Private Equity firms taking increased interest in European software companies
Tech veterans believe traditional view of PE firms as asset strippers no longer fits
Brian Caulfield of Draper Esprit in Ireland warned that “if you are a company looking to raise private equity money, then you’d better have a China strategy in place”.
If there is one noticeable trend in tech funding of late, it is how much interest private equity firms are taking in software companies, particularly in Europe.
European software M&A activity set a new record for the number of transactions last year with one of the main drivers of this growth being private equity, which approached 50 per cent of overall disclosed deal value for the first time in the region.
Overall, Mergermarket tracked $11.2 billion of private equity deals in the $24.7 billion overall total for 2017. That is some figure and many Irish software firms, including the likes of CarTrawler, AMCS, CoreHR, Fenergo and Trintech, have all benefited in recent years from raising private equity money.
At an event held in Dublin last week by Duff & Phelps’ technology M&A division, Pagemill Partners, a number of Irish tech veterans stressed that the traditional view of PE guys as asset strippers was no longer one that fitted.
“Some of those guys are still out there but they are few and far between nowadays,” said Paul Byrne, former chief financial officer of Trintech and now chief executive at fast-growing fintech company CurrencyFair.
Mr Byrne said one noticeable change was the “abundance of cheap capital available to quality private equity firms.”
“The other thing we’ve noticed is the increasing sophistication of PE buyers. They really have a much deeper understanding of the overall business model now and don’t just spend their time looking at spreadsheets. This is a big change,” he said.
He said that one trend he had witnessed increasingly of late was a lot of Chinese buyers for European companies across multiple exit processes.
“Another trend is that buyers in certain markets are very focused on whether a target has a Chinese presence or strategy because it has become so important a market for some businesses that if you cannot articulate what your strategy is, then that makes you much less attractive as an acquisition target,” Mr Caulfield, an Irish Times board member, added.
In a move that will possibly reassure entrepreneurs, Mr Caulfield also revealed that VC firms such as Draper Esprit aren’t always as hard on investee companies as fully-fledged PE companies are.
“A PE mindset expects consistent progress so if you get that mindset in a company that is still figuring stuff out, when the shit hits the fan they go apeshit and that’s where things get tricky,” he said.
“For us as venture investors it is a minor miracle if a company hits its numbers and we don’t start from the expectation that it will consistently do so. We expect the shit to hit the fan twice a year and so are prepared for it and engage on that basis,” Mr Caulfield added.

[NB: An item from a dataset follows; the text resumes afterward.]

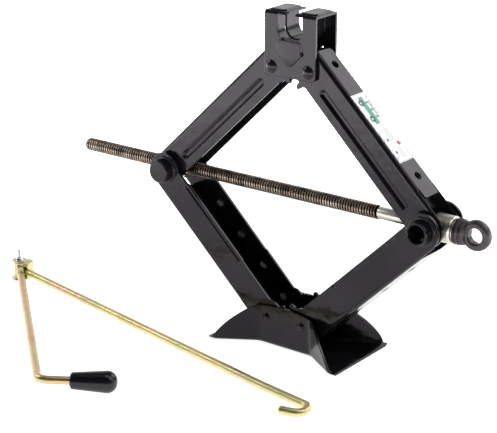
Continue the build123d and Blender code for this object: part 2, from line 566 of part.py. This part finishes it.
def build_crank():
    heading = direction(HINGE, CRANK_BEND)[1]
    leg_heading = direction(CRANK_BEND, CRANK_LEG_END)[1]
    run = direction(HINGE, CRANK_BEND)[0]
    leg = direction(CRANK_BEND, CRANK_LEG_END)[0]
    turn = radians(leg_heading - heading)
    path = FilletPolyline((NECK_LENGTH - 1, 0, 0), (run, 0, 0),
                          (run + leg * cos(turn), leg * sin(turn), 0), radius=CRANK_BEND_RADIUS)
    bar = bar_along(path, ROD_RADIUS)
    half = YOKE_HALF_HEIGHT - YOKE_SHEET - LOOSE
    neck = box((0, NECK_LENGTH + 2), (-NECK_HALF, NECK_HALF), (-half, half))
    far = neck.edges().filter_by(Axis.Y).filter_by(lambda e: e.center().X > NECK_LENGTH)
    neck = chamfer(far, half - 3.0, 5.0)
    bar += neck + Cylinder(KNUCKLE_RADIUS, 2 * half)
    bar -= Cylinder(HINGE_PIN_RADIUS + RUNNING, 60)
    write(at_hinge(bar, heading), "crank_arm")

    depth = GRIP_LENGTH - 6.5
    half_length = GRIP_LENGTH / 2
    body = Rot(0, 90, 0) * Cone(GRIP_SMALL_RADIUS, GRIP_RADIUS, GRIP_LENGTH)
    rims = body.edges().filter_by(GeomType.CIRCLE).sort_by(Axis.X)
    body = chamfer(rims[:1], 1.3)
    rims = body.edges().filter_by(GeomType.CIRCLE).sort_by(Axis.X)
    body = fillet(rims[-1:], 9.4)
    body -= rod_x(ROD_RADIUS + RUNNING, -half_length - 1, depth - half_length + 0.2)
    grip = Pos(half_length - depth, 0, 0) * body
    write(Pos(*CRANK_LEG_END, HINGE_Z) * Rot(0, 0, leg_heading) * grip, "crank_grip")


build_arms()
build_saddle()
build_base()
build_rivets()
build_trunnions()
build_screw()
build_eye()
build_hook_rod()
build_hinge()
build_crank()
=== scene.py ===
import json
import math

import bpy
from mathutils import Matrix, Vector


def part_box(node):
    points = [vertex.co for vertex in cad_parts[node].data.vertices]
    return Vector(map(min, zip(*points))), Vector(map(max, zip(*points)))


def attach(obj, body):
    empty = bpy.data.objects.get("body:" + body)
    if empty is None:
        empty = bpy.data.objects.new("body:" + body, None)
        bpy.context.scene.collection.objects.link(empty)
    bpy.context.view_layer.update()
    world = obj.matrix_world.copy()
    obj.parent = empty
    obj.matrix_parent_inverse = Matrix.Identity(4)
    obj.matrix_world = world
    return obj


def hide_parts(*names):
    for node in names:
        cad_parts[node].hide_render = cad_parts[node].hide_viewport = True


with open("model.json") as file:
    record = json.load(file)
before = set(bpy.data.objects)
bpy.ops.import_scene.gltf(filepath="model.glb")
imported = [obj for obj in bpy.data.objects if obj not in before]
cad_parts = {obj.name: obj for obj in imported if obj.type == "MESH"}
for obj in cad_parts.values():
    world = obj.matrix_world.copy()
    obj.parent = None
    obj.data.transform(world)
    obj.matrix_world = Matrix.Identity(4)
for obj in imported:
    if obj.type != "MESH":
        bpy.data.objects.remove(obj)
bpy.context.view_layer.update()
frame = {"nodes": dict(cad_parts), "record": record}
nodes = frame["nodes"]
MM = 0.001

# thread and shank of the lead screw
PITCH = 3.0 * MM
ROOT_RADIUS = 5.2 * MM
SHANK_RADIUS = 5.8 * MM
THREAD_STOP = 57.2 * MM          # from the right trunnion's axis to where the thread runs out
THREAD_TAPER = 2.2 * MM          # length over which the thread starts and runs out
START_REACH = 0.78               # crest radius at the thread's pointed start, as a share of the full one
START_TURNS = 0.9                # part of a turn that lies before the screw's end and is cut off
END_WEAR = 0.6                   # how rubbed the screw's end face is, from 0 to 1
SHANK_OVERLAP = 2.0 * MM         # how far the shank reaches under the thread's end
THREAD_SEGMENTS, SHANK_SEGMENTS = 32, 48
THREAD_PROFILE = ((0.0, 0.0), (0.30, 0.0), (0.42, 1.0), (0.88, 1.0))   # (share of pitch, 0 root to 1 crest)

LABEL_THICKNESS = 0.2 * MM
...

A number of speakers noted that strategic buyers in the software space have begun copying the tactics of PE ones.
“A lot of strategics have PE blood in them, so much so that a lot of them run their acquisitions for the earn out period as completely separate entities so essentially they are more like financial owners of the business,” said Bobby Healy, chief technology officer of CarTrawler.
“Strategic deals have gotten a good reputation in our sector in recent years and it is a further headache for PE because as strategics wise up to private equity tactics I think they’ll become stronger contenders,” he added.
Jim Mountjoy, who is seen by many as the granddaddy of the Irish tech sector, having founded Euristix and co-founded Baltimore Technologies, also stressed a key advantage that strategic buyers have over PE ones.
“Strategic investors are inclined to be more enthusiastic about the acquisitions they want to make. PE ones don’t have as good a reputation as strategics still. That could be out of date but it is still the case,” he said.